The Notch signaling pathway has been shown to play a role in bone marrow-derived stromal cell differentiation, however, the precise outcome of Notch activation remains controversial. The aim of this study was to evaluate the effect of Notch signaling in primary human bone marrow-derived stromal cells (hBMSCs).
MATERIALS AND METHODS
hBMSCs were transduced to >90% with lentiviral vectors containing either human notch1 intracellular domain (NICD), jagged1, or dominant negative mastermind1. Cells were exposed to adipogenic and osteogenic differentiation stimuli and differentiation was quantified by oil red or alizarin red staining, alkaline phosphatase liver/bone/kidney (ALPL) activity and expression of adipogenic or osteogenic marker genes.
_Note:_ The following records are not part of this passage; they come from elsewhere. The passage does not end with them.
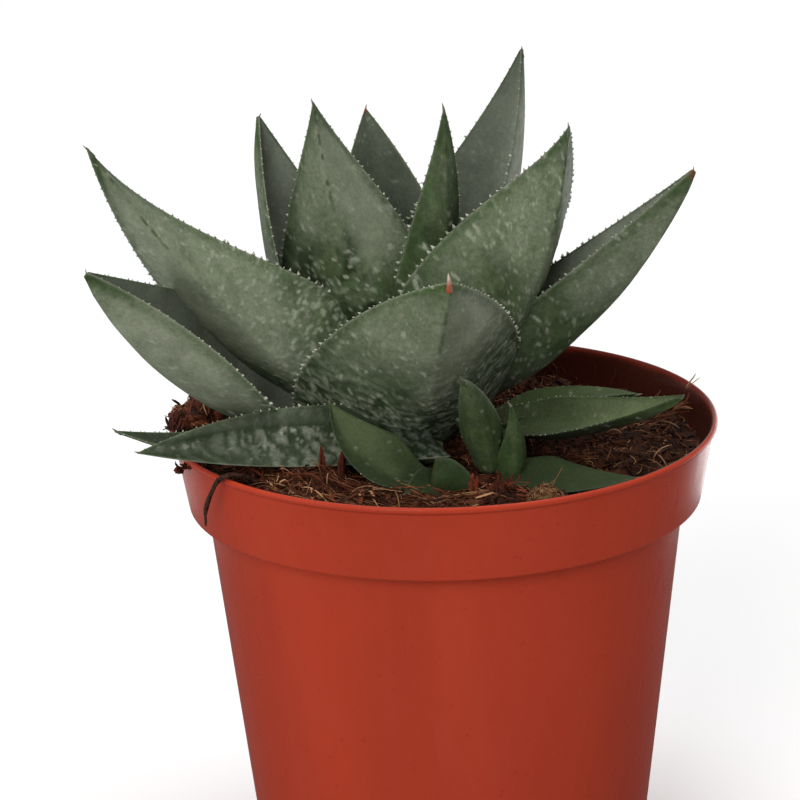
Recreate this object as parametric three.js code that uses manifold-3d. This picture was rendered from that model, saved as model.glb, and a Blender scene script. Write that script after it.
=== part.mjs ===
// A toothed, spotted rosette succulent with three offsets, in a round collared nursery pot.
// Millimetres, +Z up. The origin is the middle of the pot's flat base; the front is towards -Y.
import * as THREE from "three";
import { mergeVertices } from "three/addons/utils/BufferGeometryUtils.js";
import Module from "manifold-3d";

const wasm = await Module();
wasm.setup();

// ---------- Driving dimensions ----------

const GAP = 0.3; // left between pieces that rest on or are cut by each other
const LEAF_GAP = 0.5; // the same for leaves, whose clearing bodies have fewer rings

const POT = {
  height: 92,
  rimRadius: 52.5, // a 10.5 cm pot
  beadHeight: 1.1, // the rounded bead round the top edge
  beadProud: 0.8, // how far the bead stands out of the collar
  edge: 0.4, // rounding of the bead, the lip and the collar's lower edge
  lipRadius: 51.4, // inner edge of the lip
  lipDepth: 2, // the lip is thicker than the collar over this depth
  lipStep: 0.6, // and by this much
  collarHeight: 15.5,
  collarFoot: 49.2, // outer radius at the collar's lower edge
  shelf: 1.6, // height of the sloped step from the collar's inside to the wall's inside
  wallTop: 45.8, // outer radius of the wall just under the collar
  wallFoot: 36.4, // outer radius of the wall at the base
  wall: 1.2,
  floor: 2,
  footChamfer: 1.2,
  sides: 48,
  drainHoles: 6,
  drainRadius: 3.5,
  drainCircle: 24,
  drainSides: 16,
};
const RIM = POT.height; // leaf and soil levels below are given from the rim's top
const COLLAR_BOTTOM = POT.height - POT.collarHeight;

const SOIL = {
  level: -5.2, // mean level, from the rim
  tiltX: -0.035, // the surface falls to the right
  tiltY: -0.03, // and to the back
  waves: [
    { x: 0.31, y: 0.27, phase: 1.3, height: 0.4 },
    { x: 0.31, y: -0.27, phase: 1.3, height: 0.4 },
    { x: 0.7, y: -0.5, phase: 0, height: 0.4 },
  ],
  edgeDrop: 3, // the pot's width is taken this far under the mean level
  sectors: 40,
  rings: [0.2, 0.4, 0.6, 0.8, 1],
};

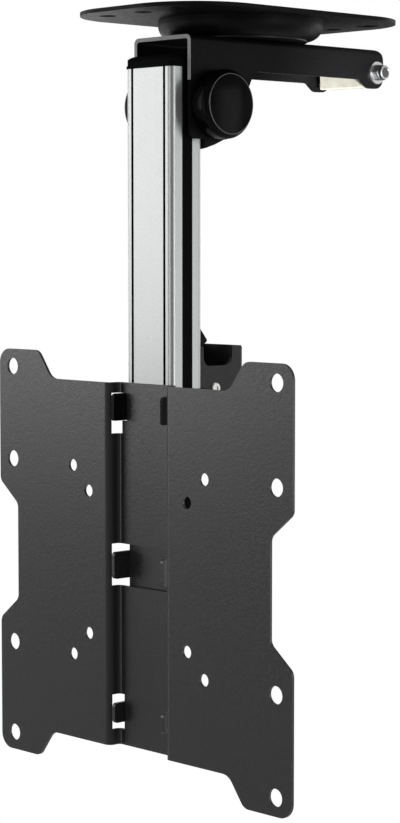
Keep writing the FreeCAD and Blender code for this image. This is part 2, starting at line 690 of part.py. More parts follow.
# U-shaped saddle: its web is screwed to the column's back and its cheeks turn on the hinge bolt
def build_saddle():
    body = new_body("hinge_saddle")
    top = HINGE_Z + SADDLE_TOP
    foot = HINGE_Z - SADDLE_FOOT
    cheek = HINGE_Y + SADDLE_CHEEK
    web_back = COLUMN_BACK + SADDLE_SHEET
    pad(body, "XY", foot, top,
        outline(channel_section(CHEEK_OUT, SADDLE_SHEET, SADDLE_SHEET * 1.2, cheek, COLUMN_BACK)))
    lobe = SADDLE_CHEEK * 0.85
    trim(body, "YZ", -CHEEK_OUT, CHEEK_OUT, [
        (COLUMN_BACK, top), (COLUMN_BACK, foot), (HINGE_Y + 2, foot + 2.5, lobe / 3),
        (cheek, HINGE_Z - SADDLE_CHEEK * 0.9, lobe), (cheek, top, lobe)])
    pocket(body, "XZ", COLUMN_BACK, web_back + SADDLE_SHEET / 2,
           box(-CHEEK_IN, CHEEK_IN, HINGE_Z - SADDLE_WINDOW, HINGE_Z + SADDLE_WINDOW))
    pocket(body, "YZ", -CHEEK_OUT, CHEEK_OUT, circle(HINGE_Y, HINGE_Z, HINGE_BOLT + RUNNING))
    for across, up in saddle_screw_spots():
        pocket(body, "XZ", COLUMN_BACK, web_back, circle(across, up, SCREW + LOOSE))


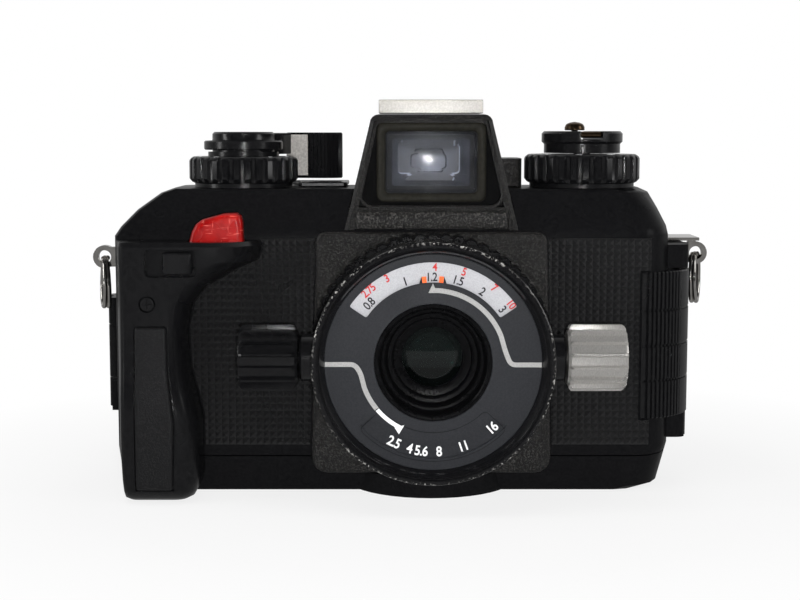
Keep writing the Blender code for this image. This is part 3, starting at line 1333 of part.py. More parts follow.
def pressure_plate():
    x0, x1, z0, z1 = pressure_plate_box()
    front = pressure_plate_front()
    back = front + PRESSURE_PLATE_THICKNESS
    plate = finish("pressure_plate", prism(rounded_even(x0, x1, z0, z1, 0.0015), front, back, "Y"),
                   gloss_black(), ((x0 + x1) / 2, front, LENS_HEIGHT))
    for point in pressure_pins():
        cut(plate, rod(point, PRESSURE_PIN_RADIUS + RUNNING_GAP, front - PAST, back + PAST, "Y", 12))
    return plate


def hinge_pin():
    profile = [(0.0, HINGE_BOTTOM - 0.0004), (HINGE_PIN_RADIUS, HINGE_BOTTOM - 0.0004),
               (HINGE_PIN_RADIUS, HINGE_TOP + 0.0004), (0.0, HINGE_TOP + 0.0004)]
    return finish("hinge_pin", turned(profile, (HINGE_X, HINGE_Y), steps=16), plain_steel())


def latch_pin():
    low, high = LATCH_PIN_BOTTOM, LATCH_PIN_TOP
    profile = [(0.0, low), (LATCH_PIN_RADIUS, low), (LATCH_PIN_RADIUS, high), (0.0, high)]
    return finish("latch_pin", turned(profile, (LATCH_PIVOT_X, LATCH_PIVOT_Y), steps=16), plain_steel())


def latch_turns():
    return [-LATCH_REACH * (1 - i / 10) for i in range(11)]


def latch_arc():
    """Outer curve of the lever, from its front edge round to the side."""
    centre_x, centre_y = LATCH_ARC_CENTRE
    reach_x, reach_y = LATCH_OUTER - centre_x, centre_y - LATCH_FRONT
    return [(centre_x + reach_x * cos(t), centre_y + reach_y * sin(t)) for t in latch_turns()]


def latch_ends():
    """Bottom and top of the lever, between the two blocks of the casting."""
    return LOWER_BLOCK[5] + RUNNING_GAP, UPPER_BLOCK[4] - RUNNING_GAP


def latch_lever():
    """Curved lever that wraps round the end of the body, on an upright pin."""
    barrel = []
    for step in range(9):
        angle = step / 8 * pi
        barrel.append((LATCH_PIVOT_X + LATCH_BARREL_RADIUS * cos(angle),
                       LATCH_PIVOT_Y + LATCH_BARREL_RADIUS * sin(angle)))
    corner_x, corner_y = BODY_CORNERS[1]
    inner_x = BODY_RIGHT - corner_x
    inner_y = BODY_FRONT + corner_y
    clear = RUNNING_GAP
    inner = [(inner_x + (corner_x + clear) * cos(t), inner_y + (corner_y + clear) * sin(t))
             for t in reversed(latch_turns())]
    low, high = latch_ends()
    lever = finish("latch_lever", prism(latch_arc() + barrel + inner, low, high), gloss_black(),
                   (LATCH_PIVOT_X, LATCH_PIVOT_Y, low))
    hole = LATCH_PIN_RADIUS + GAP
    cut(lever, rod((LATCH_PIVOT_X, LATCH_PIVOT_Y), hole, low - PAST, high + PAST, steps=16))
    return lever


# Strap lugs and rings

def strap_lug(name, x, y, z, base_x):
    """Eyelet on a short neck; its hole faces the viewer."""
    low = y - LUG_THICKNESS / 2
    high = y + LUG_THICKNESS / 2
    eyelet = finish(name, rod((x, z), LUG_RADIUS, low, high, "Y", 24), chrome())
    x0, x1 = min(x, base_x), max(x, base_x)
    neck = LUG_RADIUS * 0.85
    add(eyelet, box(x0, x1, low, high, z - neck, z + neck))
    if x > 0:
        plate = UPPER_BLOCK[5] + GAP
        add(eyelet, box(x - 0.0020, x, low, high, z, plate + LUG_PLATE / 2))
        add(eyelet, box(BODY_RIGHT, x - 0.0006, *LUG_PLATE_DEPTH, plate, plate + LUG_PLATE))
    cut(eyelet, rod((x, z), LUG_HOLE_RADIUS, low - PAST, high + PAST, "Y", 20))
    return eyelet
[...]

NICD and jagged1 transgene-expressing hBMSCs demonstrated enhanced mineralization, nodule formation, and ALPL activity in osteogenic differentiation media. These findings correlated with increased gene expression of bone morphogenetic protein 2 and ALPL. In contrast, NICD or jagged1 transgene expression strongly inhibited adipocyte formation and reduced peroxisome proliferator-activated receptor-gamma, fatty acid binding protein 4, and adiponectin precursor gene expression. Co-overexpression of dominant negative mastermind1 and NICD or jagged1 led to a partial rescue of the differentiation phenotypes. In addition, high endogenous jagged1 expression levels were observed in hBMSCs samples with strong ALPL activity compared to a group of samples with low ALPL activity.
In summary, our data suggest that induction of Notch signaling enhances the osteogenic differentiation of hBMSCs while inhibiting the adipogenic fate.